▶ **Work to be completed**:
Write out all the material exactly. Leave nothing out.

▶ **Provided material**:
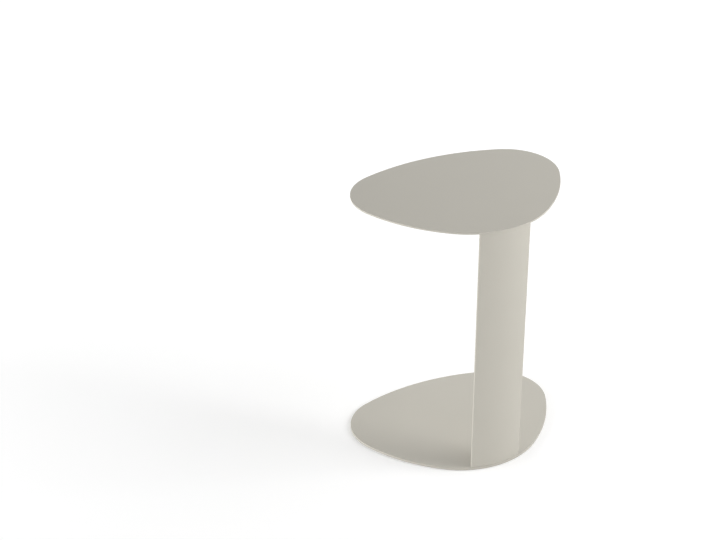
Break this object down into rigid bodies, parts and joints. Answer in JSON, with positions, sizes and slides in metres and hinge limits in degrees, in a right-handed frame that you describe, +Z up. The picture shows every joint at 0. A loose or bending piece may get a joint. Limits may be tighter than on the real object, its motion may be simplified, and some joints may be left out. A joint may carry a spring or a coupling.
{
  "type": "side table",
  "caption": "C-shaped side table of powder-coated sheet steel: a thin rounded-triangle top and a matching base joined at the nose by one curved upright sheet.",
  "frame": {"origin": "on the floor, under the middle of the plan's bounding box", "axes": "+Z up from the floor to the top; X = 0 is the plane of symmetry; the column stands at the -Y end and the open side is +Y"},
  "size_m": [0.4816, 0.364, 0.6],
  "materials": {
    "powder_coat": "warm light grey polyester powder coat, matt, with a very fine orange peel",
    "zinc_plate": "bright zinc plated steel, clear passivated",
    "copper_flashed_steel": "thin copper flash on weld studs, masked during coating",
    "glide_plastic": "black hard polyethylene, fine moulded grain",
    "glide_adhesive": "translucent acrylic adhesive layer"
  },
  "bodies": {
    "root": {"base_plate": "powder_coat", "base_screws": "zinc_plate", "column_sheet": "powder_coat", "foot_flange": "powder_coat", "foot_weld": "powder_coat", "glide_adhesive_1": "glide_adhesive", "glide_adhesive_2": "glide_adhesive", "glide_adhesive_3": "glide_adhesive", "glide_adhesive_4": "glide_adhesive", "glide_adhesive_5": "glide_adhesive", "glide_pad_1": "glide_plastic", "glide_pad_2": "glide_plastic", "glide_pad_3": "glide_plastic", "glide_pad_4": "glide_plastic", "glide_pad_5": "glide_plastic", "head_flange": "powder_coat", "head_weld": "powder_coat", "stud_nuts": "zinc_plate", "stud_washers": "zinc_plate", "top_plate": "powder_coat", "top_studs": "copper_flashed_steel"}
  },
  "joints": []
}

▶ **Finished task**:
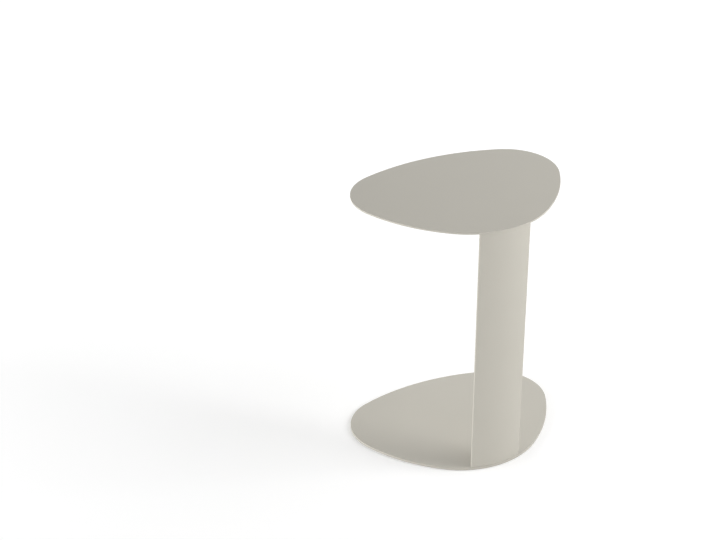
Break this object down into rigid bodies, parts and joints. Answer in JSON, with positions, sizes and slides in metres and hinge limits in degrees, in a right-handed frame that you describe, +Z up. The picture shows every joint at 0. A loose or bending piece may get a joint. Limits may be tighter than on the real object, its motion may be simplified, and some joints may be left out. A joint may carry a spring or a coupling.
{
  "type": "side table",
  "caption": "C-shaped side table of powder-coated sheet steel: a thin rounded-triangle top and a matching base joined at the nose by one curved upright sheet.",
  "frame": {"origin": "on the floor, under the middle of the plan's bounding box", "axes": "+Z up from the floor to the top; X = 0 is the plane of symmetry; the column stands at the -Y end and the open side is +Y"},
  "size_m": [0.4816, 0.364, 0.6],
  "materials": {
    "powder_coat": "warm light grey polyester powder coat, matt, with a very fine orange peel",
    "zinc_plate": "bright zinc plated steel, clear passivated",
    "copper_flashed_steel": "thin copper flash on weld studs, masked during coating",
    "glide_plastic": "black hard polyethylene, fine moulded grain",
    "glide_adhesive": "translucent acrylic adhesive layer"
  },
  "bodies": {
    "root": {"base_plate": "powder_coat", "base_screws": "zinc_plate", "column_sheet": "powder_coat", "foot_flange": "powder_coat", "foot_weld": "powder_coat", "glide_adhesive_1": "glide_adhesive", "glide_adhesive_2": "glide_adhesive", "glide_adhesive_3": "glide_adhesive", "glide_adhesive_4": "glide_adhesive", "glide_adhesive_5": "glide_adhesive", "glide_pad_1": "glide_plastic", "glide_pad_2": "glide_plastic", "glide_pad_3": "glide_plastic", "glide_pad_4": "glide_plastic", "glide_pad_5": "glide_plastic", "head_flange": "powder_coat", "head_weld": "powder_coat", "stud_nuts": "zinc_plate", "stud_washers": "zinc_plate", "top_plate": "powder_coat", "top_studs": "copper_flashed_steel"}
  },
  "joints": []
}